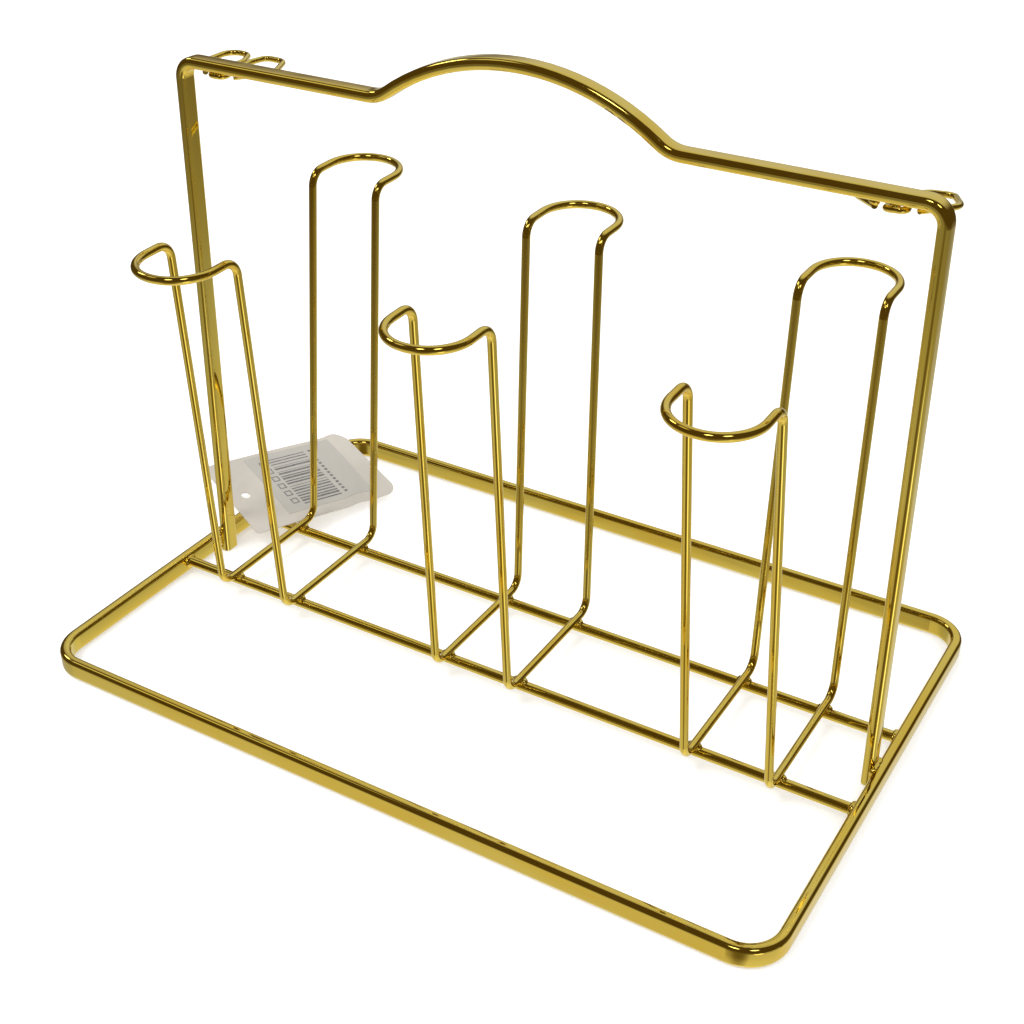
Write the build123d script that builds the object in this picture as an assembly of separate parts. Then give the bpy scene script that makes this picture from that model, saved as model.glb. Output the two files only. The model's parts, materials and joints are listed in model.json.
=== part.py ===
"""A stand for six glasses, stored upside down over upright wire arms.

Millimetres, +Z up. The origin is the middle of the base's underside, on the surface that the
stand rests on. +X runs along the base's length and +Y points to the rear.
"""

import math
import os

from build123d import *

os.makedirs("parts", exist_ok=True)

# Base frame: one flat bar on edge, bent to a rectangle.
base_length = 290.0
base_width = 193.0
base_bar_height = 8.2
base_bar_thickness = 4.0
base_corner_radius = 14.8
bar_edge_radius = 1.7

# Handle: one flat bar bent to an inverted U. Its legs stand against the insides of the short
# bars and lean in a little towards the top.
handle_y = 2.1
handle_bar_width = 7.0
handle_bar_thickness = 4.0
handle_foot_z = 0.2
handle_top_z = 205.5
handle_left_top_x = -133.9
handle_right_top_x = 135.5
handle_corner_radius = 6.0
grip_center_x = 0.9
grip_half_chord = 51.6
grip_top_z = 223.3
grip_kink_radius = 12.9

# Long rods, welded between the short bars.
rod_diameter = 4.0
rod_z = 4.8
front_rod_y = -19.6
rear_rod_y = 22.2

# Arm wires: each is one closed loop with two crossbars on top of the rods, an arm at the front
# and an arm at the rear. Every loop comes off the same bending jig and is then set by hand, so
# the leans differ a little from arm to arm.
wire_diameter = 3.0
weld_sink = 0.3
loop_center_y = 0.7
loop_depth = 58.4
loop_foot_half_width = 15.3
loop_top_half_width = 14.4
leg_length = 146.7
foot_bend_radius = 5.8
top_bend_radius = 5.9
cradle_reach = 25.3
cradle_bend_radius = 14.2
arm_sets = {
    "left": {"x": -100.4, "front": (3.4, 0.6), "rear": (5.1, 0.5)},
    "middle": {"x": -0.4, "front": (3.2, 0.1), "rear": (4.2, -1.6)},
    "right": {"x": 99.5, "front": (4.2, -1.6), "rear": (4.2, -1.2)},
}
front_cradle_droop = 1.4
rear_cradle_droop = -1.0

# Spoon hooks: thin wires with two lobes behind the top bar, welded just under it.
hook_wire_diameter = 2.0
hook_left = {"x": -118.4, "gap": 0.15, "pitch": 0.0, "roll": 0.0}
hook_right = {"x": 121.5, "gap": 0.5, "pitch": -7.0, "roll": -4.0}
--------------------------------
All of the material above needs to be copied exactly.

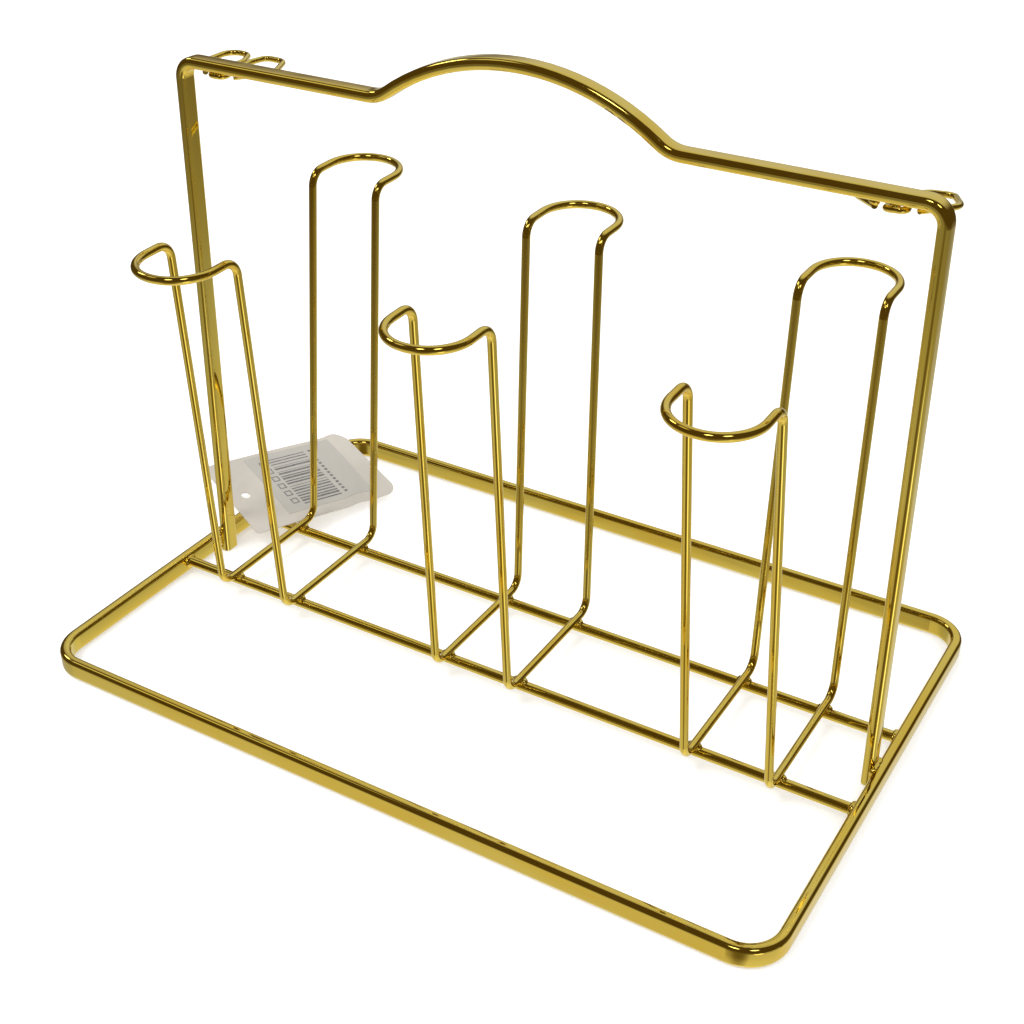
Write the build123d script that builds the object in this picture as an assembly of separate parts. Then give the bpy scene script that makes this picture from that model, saved as model.glb. Output the two files only. The model's parts, materials and joints are listed in model.json.
=== part.py ===
"""A stand for six glasses, stored upside down over upright wire arms.

Millimetres, +Z up. The origin is the middle of the base's underside, on the surface that the
stand rests on. +X runs along the base's length and +Y points to the rear.
"""

import math
import os

from build123d import *

os.makedirs("parts", exist_ok=True)

# Base frame: one flat bar on edge, bent to a rectangle.
base_length = 290.0
base_width = 193.0
base_bar_height = 8.2
base_bar_thickness = 4.0
base_corner_radius = 14.8
bar_edge_radius = 1.7

# Handle: one flat bar bent to an inverted U. Its legs stand against the insides of the short
# bars and lean in a little towards the top.
handle_y = 2.1
handle_bar_width = 7.0
handle_bar_thickness = 4.0
handle_foot_z = 0.2
handle_top_z = 205.5
handle_left_top_x = -133.9
handle_right_top_x = 135.5
handle_corner_radius = 6.0
grip_center_x = 0.9
grip_half_chord = 51.6
grip_top_z = 223.3
grip_kink_radius = 12.9

# Long rods, welded between the short bars.
rod_diameter = 4.0
rod_z = 4.8
front_rod_y = -19.6
rear_rod_y = 22.2

# Arm wires: each is one closed loop with two crossbars on top of the rods, an arm at the front
# and an arm at the rear. Every loop comes off the same bending jig and is then set by hand, so
# the leans differ a little from arm to arm.
wire_diameter = 3.0
weld_sink = 0.3
loop_center_y = 0.7
loop_depth = 58.4
loop_foot_half_width = 15.3
loop_top_half_width = 14.4
leg_length = 146.7
foot_bend_radius = 5.8
top_bend_radius = 5.9
cradle_reach = 25.3
cradle_bend_radius = 14.2
arm_sets = {
    "left": {"x": -100.4, "front": (3.4, 0.6), "rear": (5.1, 0.5)},
    "middle": {"x": -0.4, "front": (3.2, 0.1), "rear": (4.2, -1.6)},
    "right": {"x": 99.5, "front": (4.2, -1.6), "rear": (4.2, -1.2)},
}
front_cradle_droop = 1.4
rear_cradle_droop = -1.0

# Spoon hooks: thin wires with two lobes behind the top bar, welded just under it.
hook_wire_diameter = 2.0
hook_left = {"x": -118.4, "gap": 0.15, "pitch": 0.0, "roll": 0.0}
hook_right = {"x": 121.5, "gap": 0.5, "pitch": -7.0, "roll": -4.0}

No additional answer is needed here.